**SHORT TASK**
Using the data below, return the stretch from the line that contains "points = [vertex.co" through the line that contains "# Sizes. Everything", both included, exactly as it stands and nothing beyond it.
• • • • • • •
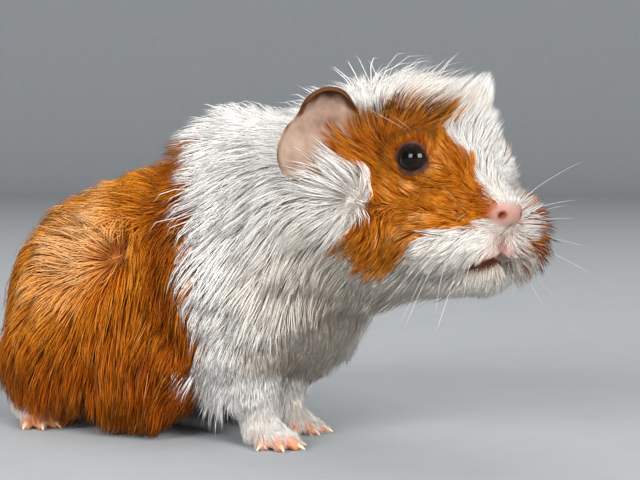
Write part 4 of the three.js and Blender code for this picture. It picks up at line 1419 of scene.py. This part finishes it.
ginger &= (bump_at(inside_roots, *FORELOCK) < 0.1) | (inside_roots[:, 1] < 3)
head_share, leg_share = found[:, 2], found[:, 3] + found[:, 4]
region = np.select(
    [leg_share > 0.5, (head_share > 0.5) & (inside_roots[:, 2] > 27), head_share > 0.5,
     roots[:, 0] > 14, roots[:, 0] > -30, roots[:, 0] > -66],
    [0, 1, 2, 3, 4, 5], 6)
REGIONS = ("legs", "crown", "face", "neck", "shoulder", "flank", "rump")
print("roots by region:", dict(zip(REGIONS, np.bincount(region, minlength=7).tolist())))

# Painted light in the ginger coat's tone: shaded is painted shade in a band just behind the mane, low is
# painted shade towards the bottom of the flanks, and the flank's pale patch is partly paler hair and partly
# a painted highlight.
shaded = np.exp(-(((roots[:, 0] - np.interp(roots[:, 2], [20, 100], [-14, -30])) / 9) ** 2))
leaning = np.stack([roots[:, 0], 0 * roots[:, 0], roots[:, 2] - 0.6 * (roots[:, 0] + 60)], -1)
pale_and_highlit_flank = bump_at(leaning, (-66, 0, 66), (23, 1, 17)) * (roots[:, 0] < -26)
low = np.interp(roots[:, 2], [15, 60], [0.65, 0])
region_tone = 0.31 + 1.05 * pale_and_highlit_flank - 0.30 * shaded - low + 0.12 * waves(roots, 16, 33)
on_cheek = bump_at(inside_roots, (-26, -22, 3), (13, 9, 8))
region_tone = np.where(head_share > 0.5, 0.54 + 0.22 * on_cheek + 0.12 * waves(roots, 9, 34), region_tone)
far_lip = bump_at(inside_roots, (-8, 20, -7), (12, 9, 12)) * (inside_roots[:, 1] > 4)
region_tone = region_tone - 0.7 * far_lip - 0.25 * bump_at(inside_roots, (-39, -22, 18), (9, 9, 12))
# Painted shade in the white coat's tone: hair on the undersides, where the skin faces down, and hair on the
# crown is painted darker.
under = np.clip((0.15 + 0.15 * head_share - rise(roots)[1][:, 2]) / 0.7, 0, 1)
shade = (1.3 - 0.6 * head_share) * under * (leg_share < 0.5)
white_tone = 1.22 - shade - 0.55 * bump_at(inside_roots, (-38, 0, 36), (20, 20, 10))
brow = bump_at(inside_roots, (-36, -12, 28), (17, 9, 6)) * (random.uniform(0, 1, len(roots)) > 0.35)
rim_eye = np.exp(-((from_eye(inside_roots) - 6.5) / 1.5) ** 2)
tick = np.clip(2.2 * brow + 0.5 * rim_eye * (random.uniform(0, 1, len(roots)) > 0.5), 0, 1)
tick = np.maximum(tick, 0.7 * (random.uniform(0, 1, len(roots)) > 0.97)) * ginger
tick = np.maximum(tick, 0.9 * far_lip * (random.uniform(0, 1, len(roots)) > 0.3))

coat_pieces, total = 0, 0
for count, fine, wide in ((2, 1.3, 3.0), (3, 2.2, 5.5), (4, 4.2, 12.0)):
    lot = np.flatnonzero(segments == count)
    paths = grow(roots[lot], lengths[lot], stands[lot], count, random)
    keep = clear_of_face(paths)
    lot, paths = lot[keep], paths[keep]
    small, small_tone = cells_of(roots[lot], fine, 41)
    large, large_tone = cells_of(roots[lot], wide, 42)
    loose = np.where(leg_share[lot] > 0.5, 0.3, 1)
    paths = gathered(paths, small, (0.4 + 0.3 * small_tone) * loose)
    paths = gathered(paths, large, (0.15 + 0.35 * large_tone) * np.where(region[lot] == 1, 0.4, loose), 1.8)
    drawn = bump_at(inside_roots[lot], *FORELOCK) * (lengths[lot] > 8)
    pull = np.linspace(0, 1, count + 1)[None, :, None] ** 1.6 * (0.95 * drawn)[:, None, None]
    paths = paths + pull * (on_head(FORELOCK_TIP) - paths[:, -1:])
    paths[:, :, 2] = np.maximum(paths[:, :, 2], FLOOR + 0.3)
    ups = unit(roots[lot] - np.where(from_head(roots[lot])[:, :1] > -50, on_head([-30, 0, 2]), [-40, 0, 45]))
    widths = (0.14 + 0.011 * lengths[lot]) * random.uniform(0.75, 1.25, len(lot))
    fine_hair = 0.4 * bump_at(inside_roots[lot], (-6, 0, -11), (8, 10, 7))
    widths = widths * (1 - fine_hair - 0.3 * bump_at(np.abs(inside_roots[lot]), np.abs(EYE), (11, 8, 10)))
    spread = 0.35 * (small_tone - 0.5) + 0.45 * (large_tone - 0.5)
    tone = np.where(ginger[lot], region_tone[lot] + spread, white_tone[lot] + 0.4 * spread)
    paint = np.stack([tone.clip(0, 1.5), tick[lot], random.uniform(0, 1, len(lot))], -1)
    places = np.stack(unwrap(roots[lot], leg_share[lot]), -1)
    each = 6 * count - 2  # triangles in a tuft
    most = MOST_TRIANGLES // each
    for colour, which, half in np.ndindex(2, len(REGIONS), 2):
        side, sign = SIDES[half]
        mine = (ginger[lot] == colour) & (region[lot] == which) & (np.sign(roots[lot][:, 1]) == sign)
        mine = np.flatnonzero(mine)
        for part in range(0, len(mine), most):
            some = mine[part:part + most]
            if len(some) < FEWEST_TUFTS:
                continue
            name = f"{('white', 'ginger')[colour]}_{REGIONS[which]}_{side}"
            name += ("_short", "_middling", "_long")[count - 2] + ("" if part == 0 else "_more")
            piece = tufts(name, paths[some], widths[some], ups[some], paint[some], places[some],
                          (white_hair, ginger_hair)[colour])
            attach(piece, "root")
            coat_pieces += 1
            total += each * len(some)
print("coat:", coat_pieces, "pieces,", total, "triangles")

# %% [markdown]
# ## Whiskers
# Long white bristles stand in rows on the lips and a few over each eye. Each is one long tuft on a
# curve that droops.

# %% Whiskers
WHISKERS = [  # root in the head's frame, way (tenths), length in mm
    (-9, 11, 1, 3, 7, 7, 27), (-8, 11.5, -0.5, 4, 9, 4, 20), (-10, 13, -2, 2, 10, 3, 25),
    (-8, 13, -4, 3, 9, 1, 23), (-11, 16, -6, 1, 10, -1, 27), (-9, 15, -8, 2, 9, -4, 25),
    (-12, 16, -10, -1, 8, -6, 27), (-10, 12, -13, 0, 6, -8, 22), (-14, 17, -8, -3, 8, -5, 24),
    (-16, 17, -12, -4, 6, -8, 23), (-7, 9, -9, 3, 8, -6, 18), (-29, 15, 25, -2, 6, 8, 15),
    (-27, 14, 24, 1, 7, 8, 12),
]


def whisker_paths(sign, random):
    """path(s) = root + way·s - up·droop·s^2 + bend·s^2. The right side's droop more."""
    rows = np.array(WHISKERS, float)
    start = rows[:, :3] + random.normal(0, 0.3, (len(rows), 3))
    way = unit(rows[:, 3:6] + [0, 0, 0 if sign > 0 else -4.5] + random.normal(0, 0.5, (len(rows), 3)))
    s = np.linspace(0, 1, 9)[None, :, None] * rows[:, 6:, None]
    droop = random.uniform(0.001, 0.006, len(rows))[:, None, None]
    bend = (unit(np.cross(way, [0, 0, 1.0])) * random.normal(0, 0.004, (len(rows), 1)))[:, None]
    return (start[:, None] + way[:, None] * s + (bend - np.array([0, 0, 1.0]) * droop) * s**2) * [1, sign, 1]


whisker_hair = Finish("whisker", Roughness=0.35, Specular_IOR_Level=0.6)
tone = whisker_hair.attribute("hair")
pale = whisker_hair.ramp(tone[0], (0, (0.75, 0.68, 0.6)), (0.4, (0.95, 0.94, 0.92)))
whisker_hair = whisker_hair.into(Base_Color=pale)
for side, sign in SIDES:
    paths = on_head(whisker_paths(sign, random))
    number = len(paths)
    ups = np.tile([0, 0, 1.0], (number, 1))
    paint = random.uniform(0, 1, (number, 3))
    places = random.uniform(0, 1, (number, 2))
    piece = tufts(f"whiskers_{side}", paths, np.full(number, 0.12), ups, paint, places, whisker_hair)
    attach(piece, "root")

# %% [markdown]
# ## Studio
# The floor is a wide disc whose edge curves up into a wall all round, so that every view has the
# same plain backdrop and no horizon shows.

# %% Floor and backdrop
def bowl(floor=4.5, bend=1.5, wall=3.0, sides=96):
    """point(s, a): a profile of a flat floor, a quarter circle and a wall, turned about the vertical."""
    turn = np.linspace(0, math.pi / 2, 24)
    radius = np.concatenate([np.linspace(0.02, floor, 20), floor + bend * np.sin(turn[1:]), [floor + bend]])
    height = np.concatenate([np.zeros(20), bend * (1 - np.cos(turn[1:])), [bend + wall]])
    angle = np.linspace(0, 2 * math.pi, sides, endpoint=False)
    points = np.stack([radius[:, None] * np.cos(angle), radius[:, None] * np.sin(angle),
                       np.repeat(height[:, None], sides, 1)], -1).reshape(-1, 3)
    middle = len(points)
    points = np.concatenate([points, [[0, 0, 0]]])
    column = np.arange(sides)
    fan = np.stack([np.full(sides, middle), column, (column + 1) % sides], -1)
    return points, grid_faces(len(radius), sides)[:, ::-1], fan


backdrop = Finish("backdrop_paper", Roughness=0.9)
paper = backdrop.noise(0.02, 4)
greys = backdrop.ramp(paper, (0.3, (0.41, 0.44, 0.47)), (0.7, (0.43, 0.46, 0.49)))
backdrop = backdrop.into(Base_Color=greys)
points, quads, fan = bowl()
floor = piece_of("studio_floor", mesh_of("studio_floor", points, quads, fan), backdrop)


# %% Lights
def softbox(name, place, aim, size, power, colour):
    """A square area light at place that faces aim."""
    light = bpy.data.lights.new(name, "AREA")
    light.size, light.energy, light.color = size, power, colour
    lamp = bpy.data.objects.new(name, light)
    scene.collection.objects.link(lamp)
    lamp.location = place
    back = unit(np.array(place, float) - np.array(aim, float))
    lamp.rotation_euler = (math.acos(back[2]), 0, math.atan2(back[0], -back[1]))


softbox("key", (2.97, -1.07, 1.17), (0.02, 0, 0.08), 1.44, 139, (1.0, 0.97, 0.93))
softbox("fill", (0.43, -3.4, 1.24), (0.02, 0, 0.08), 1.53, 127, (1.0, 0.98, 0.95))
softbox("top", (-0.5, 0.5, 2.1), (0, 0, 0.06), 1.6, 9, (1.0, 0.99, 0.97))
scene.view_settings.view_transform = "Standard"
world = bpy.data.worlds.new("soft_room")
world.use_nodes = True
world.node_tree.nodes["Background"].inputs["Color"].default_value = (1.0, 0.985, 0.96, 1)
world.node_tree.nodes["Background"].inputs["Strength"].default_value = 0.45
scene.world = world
• • • • • • •
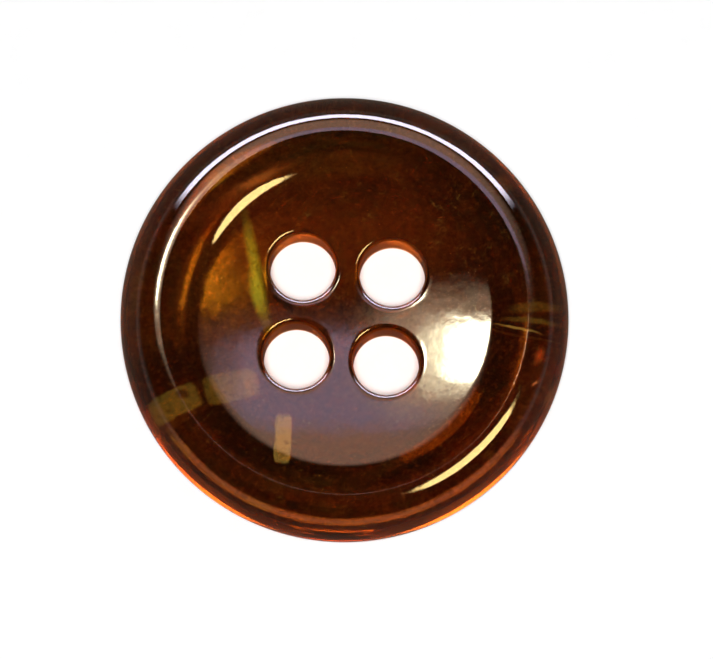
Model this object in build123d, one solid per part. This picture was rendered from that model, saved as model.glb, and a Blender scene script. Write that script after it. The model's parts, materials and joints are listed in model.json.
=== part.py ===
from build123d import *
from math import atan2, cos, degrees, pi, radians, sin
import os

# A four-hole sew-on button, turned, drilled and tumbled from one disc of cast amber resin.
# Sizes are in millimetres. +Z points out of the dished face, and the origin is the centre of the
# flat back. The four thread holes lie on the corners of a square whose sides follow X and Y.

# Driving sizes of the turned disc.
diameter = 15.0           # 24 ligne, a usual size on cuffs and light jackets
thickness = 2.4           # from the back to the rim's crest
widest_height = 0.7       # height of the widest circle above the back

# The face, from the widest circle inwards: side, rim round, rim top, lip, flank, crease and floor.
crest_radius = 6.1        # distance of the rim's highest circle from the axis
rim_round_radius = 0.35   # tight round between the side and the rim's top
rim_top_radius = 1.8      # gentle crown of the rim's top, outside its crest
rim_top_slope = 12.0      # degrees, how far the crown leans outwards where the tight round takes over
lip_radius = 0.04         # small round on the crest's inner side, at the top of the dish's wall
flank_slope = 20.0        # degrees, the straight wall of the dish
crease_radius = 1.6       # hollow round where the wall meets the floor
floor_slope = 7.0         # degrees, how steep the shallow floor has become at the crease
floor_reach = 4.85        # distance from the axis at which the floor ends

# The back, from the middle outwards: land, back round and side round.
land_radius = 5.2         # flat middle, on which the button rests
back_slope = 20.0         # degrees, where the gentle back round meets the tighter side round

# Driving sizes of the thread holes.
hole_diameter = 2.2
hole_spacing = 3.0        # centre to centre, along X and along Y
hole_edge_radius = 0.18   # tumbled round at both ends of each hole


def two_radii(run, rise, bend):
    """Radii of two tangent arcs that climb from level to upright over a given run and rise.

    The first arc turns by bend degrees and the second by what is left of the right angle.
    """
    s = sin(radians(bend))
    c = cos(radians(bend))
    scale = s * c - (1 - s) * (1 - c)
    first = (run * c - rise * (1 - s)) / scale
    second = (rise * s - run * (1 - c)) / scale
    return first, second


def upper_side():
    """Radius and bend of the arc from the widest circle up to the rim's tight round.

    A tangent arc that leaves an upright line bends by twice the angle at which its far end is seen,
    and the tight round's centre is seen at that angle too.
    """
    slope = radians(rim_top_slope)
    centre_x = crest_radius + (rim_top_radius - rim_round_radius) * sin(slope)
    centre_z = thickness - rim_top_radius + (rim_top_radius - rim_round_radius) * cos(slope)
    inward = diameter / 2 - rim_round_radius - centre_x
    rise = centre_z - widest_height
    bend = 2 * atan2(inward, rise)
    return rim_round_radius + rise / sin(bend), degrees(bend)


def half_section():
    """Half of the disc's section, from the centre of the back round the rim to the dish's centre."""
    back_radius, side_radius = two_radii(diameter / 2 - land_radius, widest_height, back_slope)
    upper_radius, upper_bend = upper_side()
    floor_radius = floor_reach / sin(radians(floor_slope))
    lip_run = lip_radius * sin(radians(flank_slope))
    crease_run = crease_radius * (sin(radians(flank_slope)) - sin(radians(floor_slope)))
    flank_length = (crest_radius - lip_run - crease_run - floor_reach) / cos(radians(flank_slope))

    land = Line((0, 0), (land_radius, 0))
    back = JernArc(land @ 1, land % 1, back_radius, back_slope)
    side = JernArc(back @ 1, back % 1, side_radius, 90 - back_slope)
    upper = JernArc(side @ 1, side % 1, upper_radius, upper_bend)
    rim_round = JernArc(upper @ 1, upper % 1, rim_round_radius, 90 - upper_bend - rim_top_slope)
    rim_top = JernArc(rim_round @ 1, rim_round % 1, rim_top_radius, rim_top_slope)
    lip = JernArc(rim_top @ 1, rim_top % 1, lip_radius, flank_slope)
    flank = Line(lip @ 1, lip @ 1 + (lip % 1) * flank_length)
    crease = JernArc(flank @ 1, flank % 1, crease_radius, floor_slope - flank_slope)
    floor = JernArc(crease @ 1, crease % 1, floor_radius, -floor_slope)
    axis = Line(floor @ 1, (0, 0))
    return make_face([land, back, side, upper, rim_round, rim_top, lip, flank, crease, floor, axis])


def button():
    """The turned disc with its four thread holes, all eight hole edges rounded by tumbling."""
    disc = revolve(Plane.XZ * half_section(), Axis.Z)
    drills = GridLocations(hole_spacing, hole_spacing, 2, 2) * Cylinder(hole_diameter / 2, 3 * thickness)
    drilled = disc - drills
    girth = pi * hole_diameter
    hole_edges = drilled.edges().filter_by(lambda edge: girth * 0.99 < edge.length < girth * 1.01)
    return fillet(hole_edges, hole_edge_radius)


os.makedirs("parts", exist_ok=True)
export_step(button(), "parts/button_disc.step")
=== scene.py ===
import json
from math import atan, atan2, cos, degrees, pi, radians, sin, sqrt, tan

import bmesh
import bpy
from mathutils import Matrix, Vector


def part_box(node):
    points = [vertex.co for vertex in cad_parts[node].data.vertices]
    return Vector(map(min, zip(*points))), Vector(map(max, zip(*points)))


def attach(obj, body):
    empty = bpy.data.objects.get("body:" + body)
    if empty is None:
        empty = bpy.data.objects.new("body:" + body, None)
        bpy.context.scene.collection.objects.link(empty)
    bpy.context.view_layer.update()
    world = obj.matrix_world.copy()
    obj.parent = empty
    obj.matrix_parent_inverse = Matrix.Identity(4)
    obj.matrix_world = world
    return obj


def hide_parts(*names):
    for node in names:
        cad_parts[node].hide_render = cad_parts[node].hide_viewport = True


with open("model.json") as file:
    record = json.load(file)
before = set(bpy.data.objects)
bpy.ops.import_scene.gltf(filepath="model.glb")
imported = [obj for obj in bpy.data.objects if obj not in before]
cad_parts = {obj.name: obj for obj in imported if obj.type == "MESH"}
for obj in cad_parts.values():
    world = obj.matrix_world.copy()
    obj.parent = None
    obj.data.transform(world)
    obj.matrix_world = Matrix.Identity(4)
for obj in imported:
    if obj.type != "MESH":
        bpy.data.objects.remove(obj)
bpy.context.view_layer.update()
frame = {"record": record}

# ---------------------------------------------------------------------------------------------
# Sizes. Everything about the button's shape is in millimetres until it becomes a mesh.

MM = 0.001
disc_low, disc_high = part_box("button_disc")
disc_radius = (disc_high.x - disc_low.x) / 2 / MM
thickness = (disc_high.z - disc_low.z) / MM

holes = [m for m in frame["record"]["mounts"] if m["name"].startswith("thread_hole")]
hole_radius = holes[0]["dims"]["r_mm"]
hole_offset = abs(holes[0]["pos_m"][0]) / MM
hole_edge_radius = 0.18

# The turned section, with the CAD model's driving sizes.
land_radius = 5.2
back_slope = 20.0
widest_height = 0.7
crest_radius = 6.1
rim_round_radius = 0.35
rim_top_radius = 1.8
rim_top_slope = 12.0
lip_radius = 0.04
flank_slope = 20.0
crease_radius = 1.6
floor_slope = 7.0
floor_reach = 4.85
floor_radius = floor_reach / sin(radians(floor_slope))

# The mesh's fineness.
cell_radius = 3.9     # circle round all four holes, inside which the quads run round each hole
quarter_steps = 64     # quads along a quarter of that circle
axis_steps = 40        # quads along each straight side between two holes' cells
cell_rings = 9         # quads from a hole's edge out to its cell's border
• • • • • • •
**IN RESPONSE**
    points = [vertex.co for vertex in cad_parts[node].data.vertices]
    return Vector(map(min, zip(*points))), Vector(map(max, zip(*points)))


def attach(obj, body):
    empty = bpy.data.objects.get("body:" + body)
    if empty is None:
        empty = bpy.data.objects.new("body:" + body, None)
        bpy.context.scene.collection.objects.link(empty)
    bpy.context.view_layer.update()
    world = obj.matrix_world.copy()
    obj.parent = empty
    obj.matrix_parent_inverse = Matrix.Identity(4)
    obj.matrix_world = world
    return obj


def hide_parts(*names):
    for node in names:
        cad_parts[node].hide_render = cad_parts[node].hide_viewport = True


with open("model.json") as file:
    record = json.load(file)
before = set(bpy.data.objects)
bpy.ops.import_scene.gltf(filepath="model.glb")
imported = [obj for obj in bpy.data.objects if obj not in before]
cad_parts = {obj.name: obj for obj in imported if obj.type == "MESH"}
for obj in cad_parts.values():
    world = obj.matrix_world.copy()
    obj.parent = None
    obj.data.transform(world)
    obj.matrix_world = Matrix.Identity(4)
for obj in imported:
    if obj.type != "MESH":
        bpy.data.objects.remove(obj)
bpy.context.view_layer.update()
frame = {"record": record}

# ---------------------------------------------------------------------------------------------
# Sizes. Everything about the button's shape is in millimetres until it becomes a mesh.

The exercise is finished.